From a literary perspective, Luke has lots to say about the Pharisees. Luke’s characterization of the Pharisees stands out among the Gospels. Whereas Mark presents the Pharisees as hostile to Jesus from the beginning (they want Jesus dead by Mark 3:6), Luke’s Pharisees hold Jesus close. Three times Pharisees invite Jesus to meals (7:36-50; 11:37-54; 14:1-24). In one case the encounter leads to outright hostility, as Jesus condemns the Pharisees and they in turn seek to entrap Jesus (11:37-54). On the whole, however, Luke’s Pharisees come across as flawed but mostly benign characters.

One might say Luke’s Pharisees seek to keep Jesus in check rather than oppose him outright. They want Jesus to keep his teaching and activities “safe.” They want him to suppress the radical challenge his ministry poses to the rich and powerful (16:14-17). In Mark the Pharisees oppose Jesus after his arrival in Jerusalem (Mark 12:13-17). In Luke, however, the Pharisees disappear after Jesus’ entrance into the city. Having asked Jesus to silence his disciples, they never make another entrance.

One other scene, a scene closely paired with Luke 19:29-44, brings out this conflict between the Pharisees’ down-low approach and Jesus’ public role as a prophet. We have already seen that Luke 13:35 foreshadows the crowds’ acclamation of Jesus in 19:38. Luke 13:31-35 also features Jesus’ lament concerning the holy city, again foreshadowing 19:41-44:

Jerusalem, Jerusalem, the city that kills the prophets and stones those who are sent to it! How often I have desired to gather your children together as a hen gathers her brood under her wings, and you were not willing! See, your house is left to you. And I tell you, you will not see me until the time comes when you say, “Blessed is the one who comes in the name of the Lord.”
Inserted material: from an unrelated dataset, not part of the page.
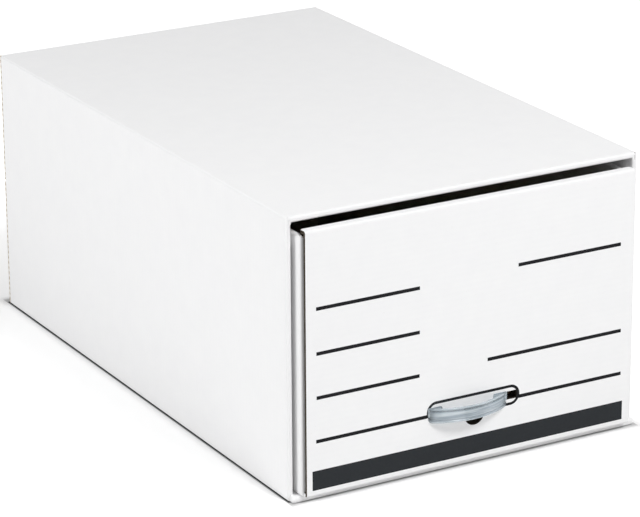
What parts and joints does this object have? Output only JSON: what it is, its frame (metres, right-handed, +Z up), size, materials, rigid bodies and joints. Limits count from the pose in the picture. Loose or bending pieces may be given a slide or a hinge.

This speech represents Jesus’ response to the Pharisees. They have approached Jesus with a warning: “Get away from here, for Herod wants to kill you” (13:31). It’s most natural to assume the Pharisees are genuinely concerned for Jesus and want to keep him safe. It’s also possible that Jesus’ presence poses a threat to order, and they want him to leave. It’s even possible the Pharisees have invented the threat altogether in an effort to distract Jesus. Just the same, Luke 19:39 represents the second time the Pharisees have nudged Jesus out of the spotlight.

The Down-Low, Palm Sunday, and Discipleship: Pastoral Reflections

Jesus, of course, refuses the Pharisees’ request. “If these [disciples] were silent, the stones would shout out” (19:40). He further recognizes the source of the danger he faces: where he offers “the things that make for peace” (19:42), the holy city cannot perceive this truth.

We should be suspicious of those Christians who seem to seek out conflict. Yet I write this commentary on the week of the Martin Luther King, Jr. holiday and significant issues divide our nation. What price do disciples face when speaking “the things that make for peace” with respect to gun control, unrest in Mali, a budget crisis in the nation that stands seventh in the world on military spending as a percentage of GDP (per the World Bank)?

Observant preachers will look for those occasions when ordinary believers face the dilemma of speaking up or hushing up as they face conflicts between the flow of culture and the path of Christ. We do not seek conflict, but Dr. King’s disappointment with the “white moderate” haunts us still. The temptation lies ever present, to be “more devoted to ‘order’ than to justice” and to prefer “a negative peace which is the absence of tension to a positive peace which is the presence of justice.”1


1See Martin Luther King, Jr. “Letter From Birmingham City Jail.”